[start of Rows]

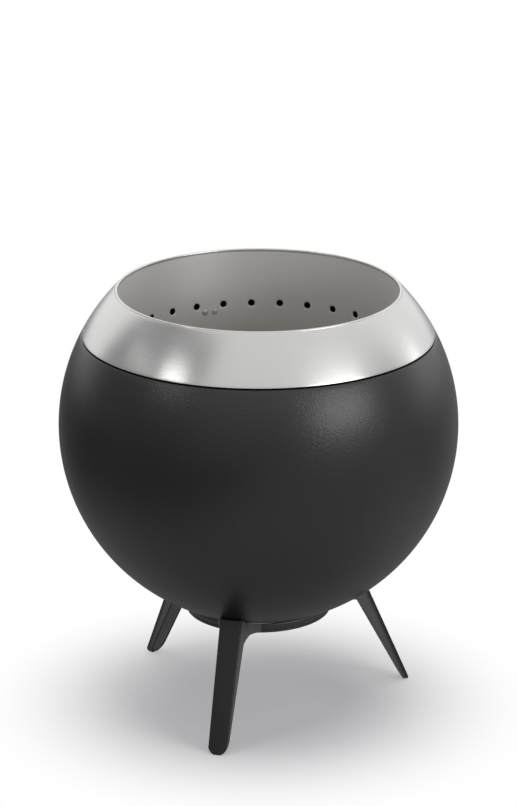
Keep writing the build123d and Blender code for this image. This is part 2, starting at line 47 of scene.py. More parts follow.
# Camera: a long lens that looks down on the brazier from in front and a little to its right, so that
# the front leg stands left of the middle and the far wall of the fire chamber shows inside the mouth.
camera_azimuth = 15.0
camera_elevation = 19.173
camera_pitch = 18.847
camera_distance = 4.0056
camera_aim_height = 0.3301

camera_data = bpy.data.cameras.new("photo_camera")
camera_data.lens = 158.76
camera_data.sensor_width = 36.0
camera = bpy.data.objects.new("photo_camera", camera_data)
bpy.context.scene.collection.objects.link(camera)
bpy.context.scene.camera = camera
level_distance = camera_distance * cos(radians(camera_elevation))
camera.location = (
    level_distance * sin(radians(camera_azimuth)),
    -level_distance * cos(radians(camera_azimuth)),
    camera_aim_height + camera_distance * sin(radians(camera_elevation)),
)
camera.rotation_euler = (radians(90 - camera_pitch), 0, radians(camera_azimuth))


# Studio light: pale surroundings that grow brighter with height, a bright wall behind and one dark
# panel on the left, which all show in the steel. Softboxes left, right, behind and overhead and a strip
# on the left light the brazier, and the camera itself sees plain white behind it.
class Shade:
    """A socket that can be reckoned with like a number: a sum or a product of it adds a Math node."""

    def __init__(self, finish, socket):
        self.finish = finish
        self.socket = socket

    def reckon(self, operation, first, second):
        return self.finish.node("ShaderNodeMath", {"operation": operation}, {0: first, 1: second})

    def __add__(self, other):
        return self.reckon("ADD", self, other)

    __radd__ = __add__

    def __sub__(self, other):
        return self.reckon("SUBTRACT", self, other)

    def __rsub__(self, other):
        return self.reckon("SUBTRACT", other, self)

    def __mul__(self, other):
        return self.reckon("MULTIPLY", self, other)

    __rmul__ = __mul__


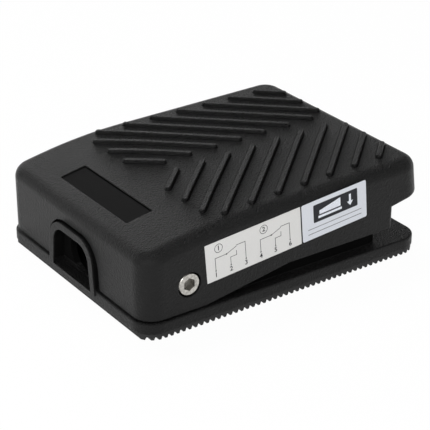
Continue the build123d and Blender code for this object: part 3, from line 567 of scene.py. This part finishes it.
class PlasticSettings(bpy.types.PropertyGroup):
    cover_colour: FloatVectorProperty(
        name="Cover colour", description="Colour of the pedal cover", subtype="COLOR",
        default=(0.008, 0.008, 0.008),
    )
    tray_colour: FloatVectorProperty(
        name="Tray colour", description="Colour of the base tray and the cable clamp", subtype="COLOR",
        default=(0.007, 0.007, 0.007),
    )
    inlay_colour: FloatVectorProperty(
        name="Inlay colour", description="Colour of the thin plate on the heel", subtype="COLOR",
        default=(0.004, 0.004, 0.004),
    )
    mat_colour: FloatVectorProperty(
        name="Mat colour", description="Colour of the ribbed rubber mat", subtype="COLOR",
        default=(0.007, 0.007, 0.007),
    )
    cover_roughness: FloatProperty(
        name="Cover roughness", description="How matt the pedal cover is", subtype="FACTOR",
        default=0.33, min=0.0, max=1.0,
    )
    grain_size: FloatProperty(
        name="Grain size", description="Size of the moulded grain", subtype="DISTANCE",
        default=0.85 * MM,
    )
    grain_depth: FloatProperty(
        name="Grain depth", description="Depth of the moulded grain", subtype="DISTANCE",
        default=1.4 * MM,
    )
    edge_wear: FloatProperty(
        name="Edge wear", description="Radius to which shoes have worn the cover's edges",
        subtype="DISTANCE", default=0.6 * MM,
    )
    sheen: FloatProperty(
        name="Sheen", description="How strongly the black plastics reflect", subtype="FACTOR",
        default=0.15, min=0.0, max=1.0,
    )


class MetalSettings(bpy.types.PropertyGroup):
    nickel_colour: FloatVectorProperty(
        name="Nickel colour", description="Colour of the plated hinge screws", subtype="COLOR",
        default=(0.62, 0.6, 0.56),
    )
    steel_colour: FloatVectorProperty(
        name="Steel colour", description="Colour of the bracket, washers, nuts and screws",
        subtype="COLOR", default=(0.55, 0.56, 0.58),
    )
    brass_colour: FloatVectorProperty(
        name="Brass colour", description="Colour of the inserts and terminals", subtype="COLOR",
        default=(0.75, 0.58, 0.28),
    )
    nickel_roughness: FloatProperty(
        name="Nickel roughness", description="How dull the hinge screws are", subtype="FACTOR",
        default=0.3, min=0.0, max=1.0,
    )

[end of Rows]

> [Given exercise]:
Exact output of every entry is required.

> [Complete answer]:
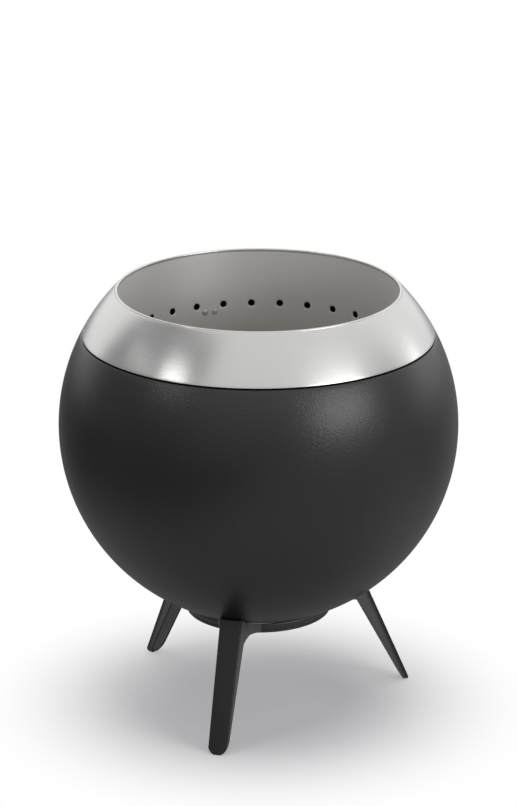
Keep writing the build123d and Blender code for this image. This is part 2, starting at line 47 of scene.py. More parts follow.
# Camera: a long lens that looks down on the brazier from in front and a little to its right, so that
# the front leg stands left of the middle and the far wall of the fire chamber shows inside the mouth.
camera_azimuth = 15.0
camera_elevation = 19.173
camera_pitch = 18.847
camera_distance = 4.0056
camera_aim_height = 0.3301

camera_data = bpy.data.cameras.new("photo_camera")
camera_data.lens = 158.76
camera_data.sensor_width = 36.0
camera = bpy.data.objects.new("photo_camera", camera_data)
bpy.context.scene.collection.objects.link(camera)
bpy.context.scene.camera = camera
level_distance = camera_distance * cos(radians(camera_elevation))
camera.location = (
    level_distance * sin(radians(camera_azimuth)),
    -level_distance * cos(radians(camera_azimuth)),
    camera_aim_height + camera_distance * sin(radians(camera_elevation)),
)
camera.rotation_euler = (radians(90 - camera_pitch), 0, radians(camera_azimuth))


# Studio light: pale surroundings that grow brighter with height, a bright wall behind and one dark
# panel on the left, which all show in the steel. Softboxes left, right, behind and overhead and a strip
# on the left light the brazier, and the camera itself sees plain white behind it.
class Shade:
    """A socket that can be reckoned with like a number: a sum or a product of it adds a Math node."""

    def __init__(self, finish, socket):
        self.finish = finish
        self.socket = socket

    def reckon(self, operation, first, second):
        return self.finish.node("ShaderNodeMath", {"operation": operation}, {0: first, 1: second})

    def __add__(self, other):
        return self.reckon("ADD", self, other)

    __radd__ = __add__

    def __sub__(self, other):
        return self.reckon("SUBTRACT", self, other)

    def __rsub__(self, other):
        return self.reckon("SUBTRACT", other, self)

    def __mul__(self, other):
        return self.reckon("MULTIPLY", self, other)

    __rmul__ = __mul__


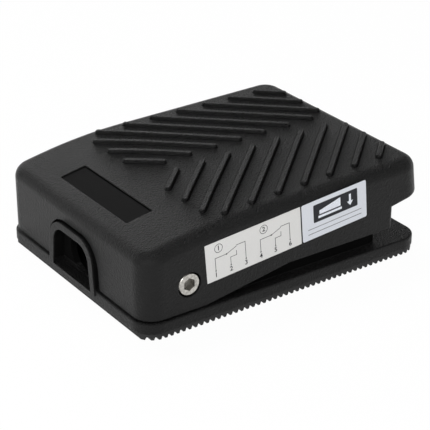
Continue the build123d and Blender code for this object: part 3, from line 567 of scene.py. This part finishes it.
class PlasticSettings(bpy.types.PropertyGroup):
    cover_colour: FloatVectorProperty(
        name="Cover colour", description="Colour of the pedal cover", subtype="COLOR",
        default=(0.008, 0.008, 0.008),
    )
    tray_colour: FloatVectorProperty(
        name="Tray colour", description="Colour of the base tray and the cable clamp", subtype="COLOR",
        default=(0.007, 0.007, 0.007),
    )
    inlay_colour: FloatVectorProperty(
        name="Inlay colour", description="Colour of the thin plate on the heel", subtype="COLOR",
        default=(0.004, 0.004, 0.004),
    )
    mat_colour: FloatVectorProperty(
        name="Mat colour", description="Colour of the ribbed rubber mat", subtype="COLOR",
        default=(0.007, 0.007, 0.007),
    )
    cover_roughness: FloatProperty(
        name="Cover roughness", description="How matt the pedal cover is", subtype="FACTOR",
        default=0.33, min=0.0, max=1.0,
    )
    grain_size: FloatProperty(
        name="Grain size", description="Size of the moulded grain", subtype="DISTANCE",
        default=0.85 * MM,
    )
    grain_depth: FloatProperty(
        name="Grain depth", description="Depth of the moulded grain", subtype="DISTANCE",
        default=1.4 * MM,
    )
    edge_wear: FloatProperty(
        name="Edge wear", description="Radius to which shoes have worn the cover's edges",
        subtype="DISTANCE", default=0.6 * MM,
    )
    sheen: FloatProperty(
        name="Sheen", description="How strongly the black plastics reflect", subtype="FACTOR",
        default=0.15, min=0.0, max=1.0,
    )


class MetalSettings(bpy.types.PropertyGroup):
    nickel_colour: FloatVectorProperty(
        name="Nickel colour", description="Colour of the plated hinge screws", subtype="COLOR",
        default=(0.62, 0.6, 0.56),
    )
    steel_colour: FloatVectorProperty(
        name="Steel colour", description="Colour of the bracket, washers, nuts and screws",
        subtype="COLOR", default=(0.55, 0.56, 0.58),
    )
    brass_colour: FloatVectorProperty(
        name="Brass colour", description="Colour of the inserts and terminals", subtype="COLOR",
        default=(0.75, 0.58, 0.28),
    )
    nickel_roughness: FloatProperty(
        name="Nickel roughness", description="How dull the hinge screws are", subtype="FACTOR",
        default=0.3, min=0.0, max=1.0,
    )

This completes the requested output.